Memory Cards2026-07-03

Choosing a dashcam or surveillance memory card is not about capacity — it is about endurance (TBW), latency, and workload. Part 1 of this two-part series explains why cards wear out under non-stop recording, what response time means for critical footage, and how to size a card for 24/7 duty.

Key Takeaways

  • For 24/7 surveillance, write endurance is the feature that matters most — not capacity. A camera writing around the clock exhausts a card's program/erase budget long before it runs out of gigabytes, so specify by terabytes-written (TBW) and workload, not by the largest capacity you can buy.
  • Industrial microSD endurance is rated in TBW, not a single “write-cycle” number. ATP's current 3D TLC microSD cards are rated up to 5,500 TB written, and the same NAND run in pSLC mode is rated up to 12,670 TB. Effective P/E cycles depend on wear leveling and write amplification, which is why TBW is the more useful spec.
  • After endurance, five features decide surveillance reliability: sustained (not burst) write speed at Video Speed Class V30; wide-temperature −40°C to 85°C operation in a sealed System-in-Package body; firmware power-loss protection; data-integrity firmware (AutoRefresh, Dynamic Data Refresh, Auto-Read Calibration); and SD Life Monitor health reporting for planned replacement.
  • TBW is a sequential-write ceiling, so treat it as an upper bound. Real surveillance traffic is mixed and random, so a card reaches end-of-life sooner than the datasheet number implies. Size against your measured write rate and track actual wear with SD Life Monitor rather than trusting the headline figure.
  • You don't always need an industrial card. For an indoor camera in a climate-controlled room that is easy to reach and replace, a quality consumer card can be adequate. The industrial case becomes decisive the moment recording is continuous, temperature is uncontrolled, power is unstable, or the camera is hard to service.
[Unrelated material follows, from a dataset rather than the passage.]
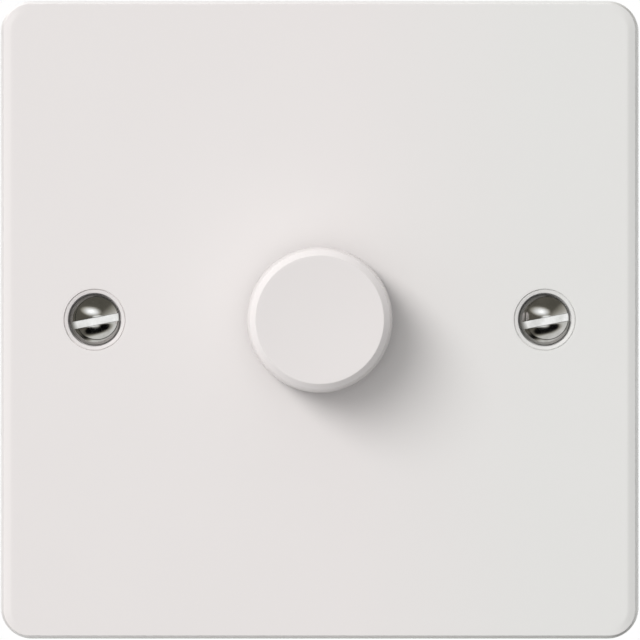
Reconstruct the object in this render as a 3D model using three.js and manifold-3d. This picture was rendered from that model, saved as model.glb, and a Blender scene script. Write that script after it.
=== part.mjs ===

As the resolution and development of dashcam or DVR evolve, merely looking for high-capacity storage is not enough. To record videos non-stop for thousands of hours without compromising data integrity, you will need high-endurance memory cards.

Challenges for dashcam storage: non-stop operation, latency under different temperature profiles, harsh operating conditions, and power supply instability
Challenges for dashcam storage. (Image source: ATP Electronics.)

Recording Challenges

  • Non-Stop Operation. Dashcams/DVRs typically operate for extended periods of time. Recording over and over again may cause NAND storage failure on video.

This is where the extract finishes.